• _SHORT EXERCISE_
What is needed is an exact copy of the lines from the one containing "Reconstruct the object" to the one containing "TIP_HEIGHT = 0.11", both lines included, and no other lines.

• _EXERCISE DATA_
______

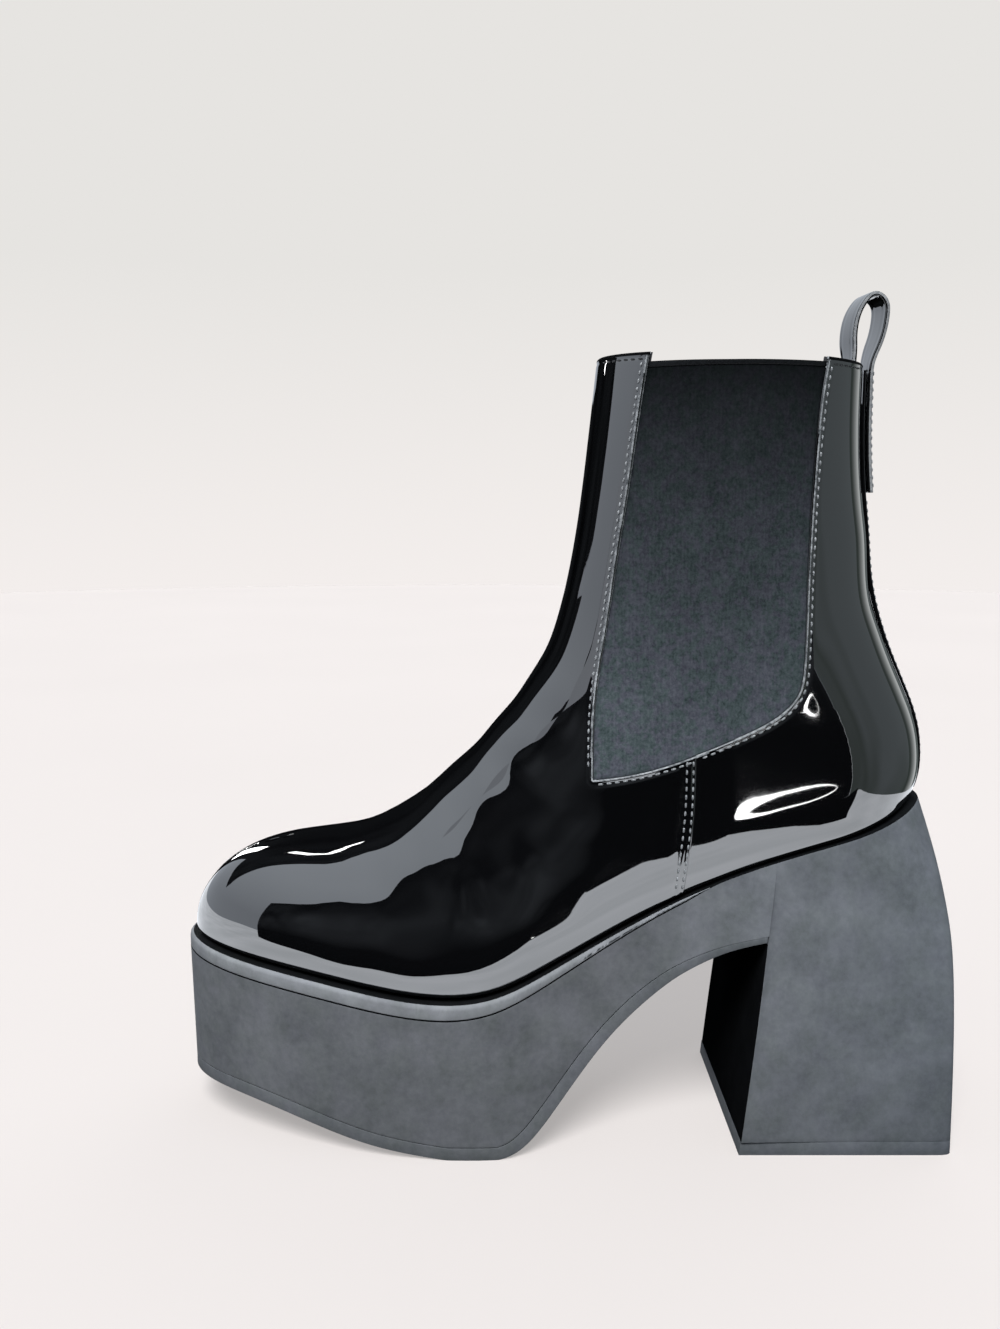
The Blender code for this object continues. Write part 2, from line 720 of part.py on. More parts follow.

______

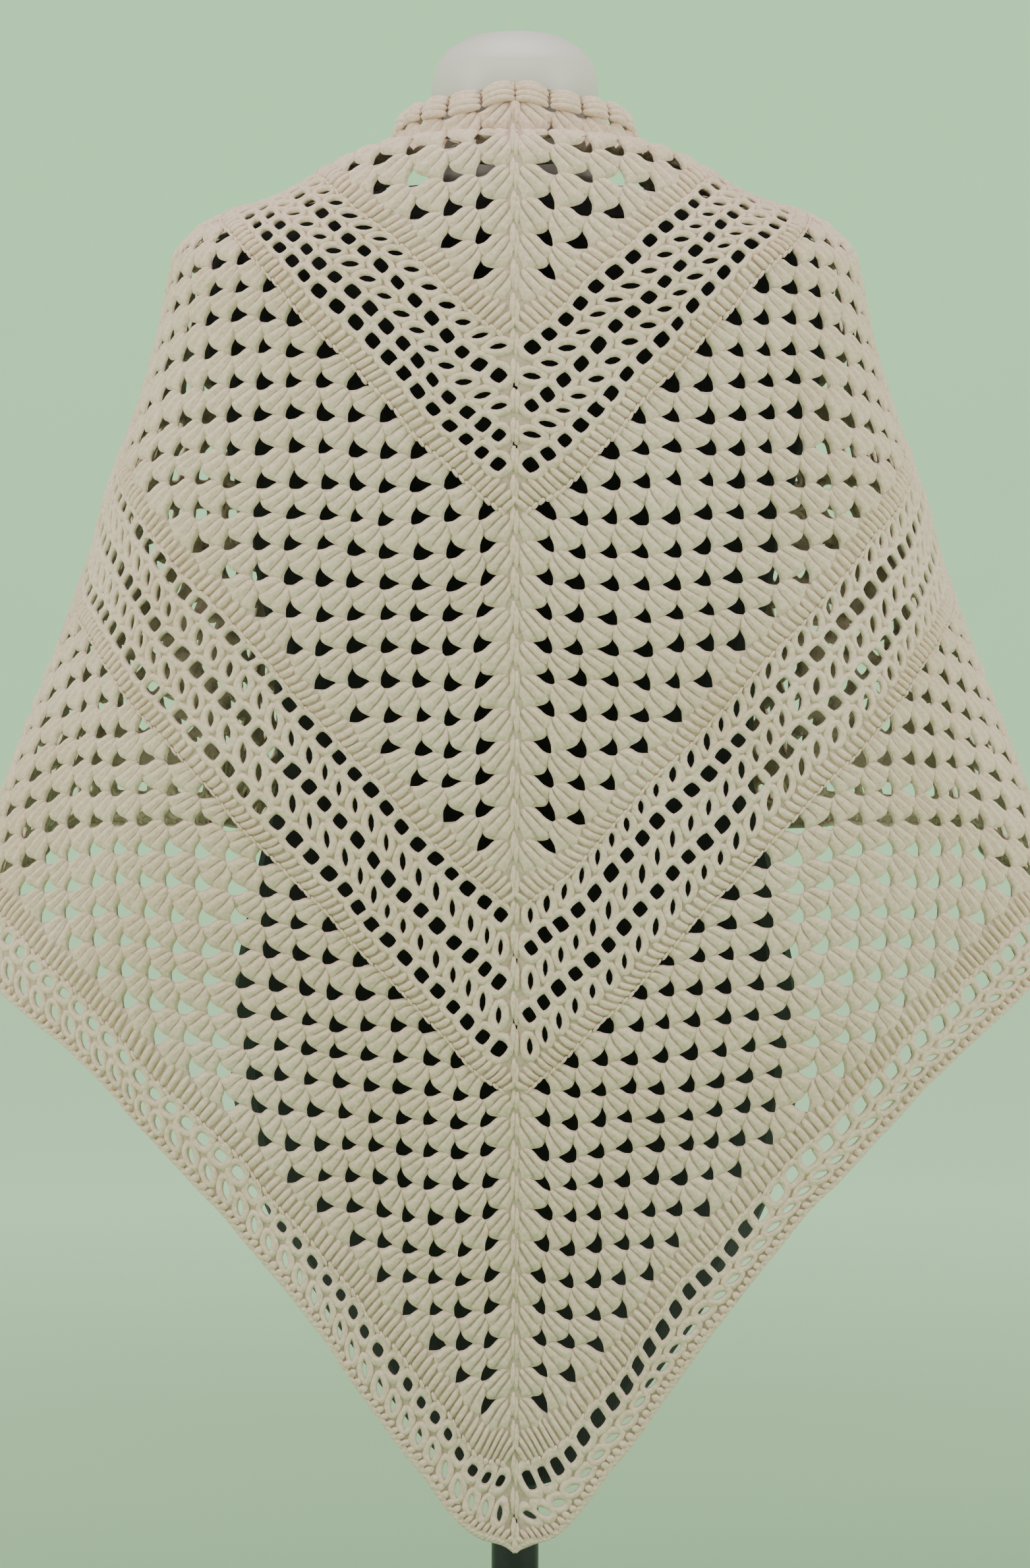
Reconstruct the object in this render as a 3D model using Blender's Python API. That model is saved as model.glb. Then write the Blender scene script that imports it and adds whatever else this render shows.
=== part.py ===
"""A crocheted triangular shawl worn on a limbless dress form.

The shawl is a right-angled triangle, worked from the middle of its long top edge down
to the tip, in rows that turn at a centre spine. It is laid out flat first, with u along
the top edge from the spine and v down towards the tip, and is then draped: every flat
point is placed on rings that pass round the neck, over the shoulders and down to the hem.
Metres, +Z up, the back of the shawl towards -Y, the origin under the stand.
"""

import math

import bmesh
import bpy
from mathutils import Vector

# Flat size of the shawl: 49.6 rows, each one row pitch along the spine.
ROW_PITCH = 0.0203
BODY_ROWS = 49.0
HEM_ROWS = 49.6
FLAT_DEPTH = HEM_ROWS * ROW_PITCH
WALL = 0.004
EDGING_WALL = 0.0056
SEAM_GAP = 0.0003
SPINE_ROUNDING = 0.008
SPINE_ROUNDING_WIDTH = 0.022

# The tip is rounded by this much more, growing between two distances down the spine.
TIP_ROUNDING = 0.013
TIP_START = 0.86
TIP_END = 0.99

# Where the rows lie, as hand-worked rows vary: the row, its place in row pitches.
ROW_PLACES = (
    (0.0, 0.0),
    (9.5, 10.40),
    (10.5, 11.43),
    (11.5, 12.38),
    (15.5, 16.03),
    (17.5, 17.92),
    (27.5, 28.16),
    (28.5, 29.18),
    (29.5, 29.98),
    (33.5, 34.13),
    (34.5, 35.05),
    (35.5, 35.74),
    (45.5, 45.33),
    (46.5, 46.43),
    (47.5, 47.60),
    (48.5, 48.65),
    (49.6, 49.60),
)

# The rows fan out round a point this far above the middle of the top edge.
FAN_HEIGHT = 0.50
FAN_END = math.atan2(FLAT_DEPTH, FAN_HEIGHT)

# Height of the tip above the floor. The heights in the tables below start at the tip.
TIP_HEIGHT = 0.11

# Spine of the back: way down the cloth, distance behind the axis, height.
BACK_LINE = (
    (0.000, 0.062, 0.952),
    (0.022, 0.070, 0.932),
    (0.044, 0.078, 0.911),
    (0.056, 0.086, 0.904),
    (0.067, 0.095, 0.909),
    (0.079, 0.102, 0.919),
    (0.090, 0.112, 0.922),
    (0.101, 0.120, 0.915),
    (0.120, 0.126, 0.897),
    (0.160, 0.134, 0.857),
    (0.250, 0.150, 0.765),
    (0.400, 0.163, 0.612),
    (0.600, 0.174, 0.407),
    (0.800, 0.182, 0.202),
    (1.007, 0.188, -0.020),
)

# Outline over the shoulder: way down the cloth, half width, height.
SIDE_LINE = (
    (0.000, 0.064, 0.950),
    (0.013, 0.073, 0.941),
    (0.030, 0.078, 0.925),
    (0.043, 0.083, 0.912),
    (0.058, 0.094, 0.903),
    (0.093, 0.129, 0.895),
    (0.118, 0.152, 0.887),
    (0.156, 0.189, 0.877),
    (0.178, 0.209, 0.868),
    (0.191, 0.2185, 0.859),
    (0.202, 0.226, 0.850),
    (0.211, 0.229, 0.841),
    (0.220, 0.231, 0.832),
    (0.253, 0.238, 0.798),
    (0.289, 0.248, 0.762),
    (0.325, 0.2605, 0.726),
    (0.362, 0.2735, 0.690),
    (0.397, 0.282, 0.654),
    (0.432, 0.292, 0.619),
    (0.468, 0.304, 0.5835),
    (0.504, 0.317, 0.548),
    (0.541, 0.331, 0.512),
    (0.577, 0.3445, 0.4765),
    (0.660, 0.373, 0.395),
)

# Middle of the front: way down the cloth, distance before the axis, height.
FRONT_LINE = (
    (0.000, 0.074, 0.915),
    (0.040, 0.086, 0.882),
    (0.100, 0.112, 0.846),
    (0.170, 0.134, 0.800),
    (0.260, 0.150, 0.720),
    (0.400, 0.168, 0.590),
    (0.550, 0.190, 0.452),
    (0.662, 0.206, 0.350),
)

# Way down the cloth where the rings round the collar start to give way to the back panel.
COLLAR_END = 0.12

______

• _OUTPUT OF THE TASK_
Reconstruct the object in this render as a 3D model using Blender's Python API. That model is saved as model.glb. Then write the Blender scene script that imports it and adds whatever else this render shows.
=== part.py ===
"""A crocheted triangular shawl worn on a limbless dress form.

The shawl is a right-angled triangle, worked from the middle of its long top edge down
to the tip, in rows that turn at a centre spine. It is laid out flat first, with u along
the top edge from the spine and v down towards the tip, and is then draped: every flat
point is placed on rings that pass round the neck, over the shoulders and down to the hem.
Metres, +Z up, the back of the shawl towards -Y, the origin under the stand.
"""

import math

import bmesh
import bpy
from mathutils import Vector

# Flat size of the shawl: 49.6 rows, each one row pitch along the spine.
ROW_PITCH = 0.0203
BODY_ROWS = 49.0
HEM_ROWS = 49.6
FLAT_DEPTH = HEM_ROWS * ROW_PITCH
WALL = 0.004
EDGING_WALL = 0.0056
SEAM_GAP = 0.0003
SPINE_ROUNDING = 0.008
SPINE_ROUNDING_WIDTH = 0.022

# The tip is rounded by this much more, growing between two distances down the spine.
TIP_ROUNDING = 0.013
TIP_START = 0.86
TIP_END = 0.99

# Where the rows lie, as hand-worked rows vary: the row, its place in row pitches.
ROW_PLACES = (
    (0.0, 0.0),
    (9.5, 10.40),
    (10.5, 11.43),
    (11.5, 12.38),
    (15.5, 16.03),
    (17.5, 17.92),
    (27.5, 28.16),
    (28.5, 29.18),
    (29.5, 29.98),
    (33.5, 34.13),
    (34.5, 35.05),
    (35.5, 35.74),
    (45.5, 45.33),
    (46.5, 46.43),
    (47.5, 47.60),
    (48.5, 48.65),
    (49.6, 49.60),
)

# The rows fan out round a point this far above the middle of the top edge.
FAN_HEIGHT = 0.50
FAN_END = math.atan2(FLAT_DEPTH, FAN_HEIGHT)

# Height of the tip above the floor. The heights in the tables below start at the tip.
TIP_HEIGHT = 0.11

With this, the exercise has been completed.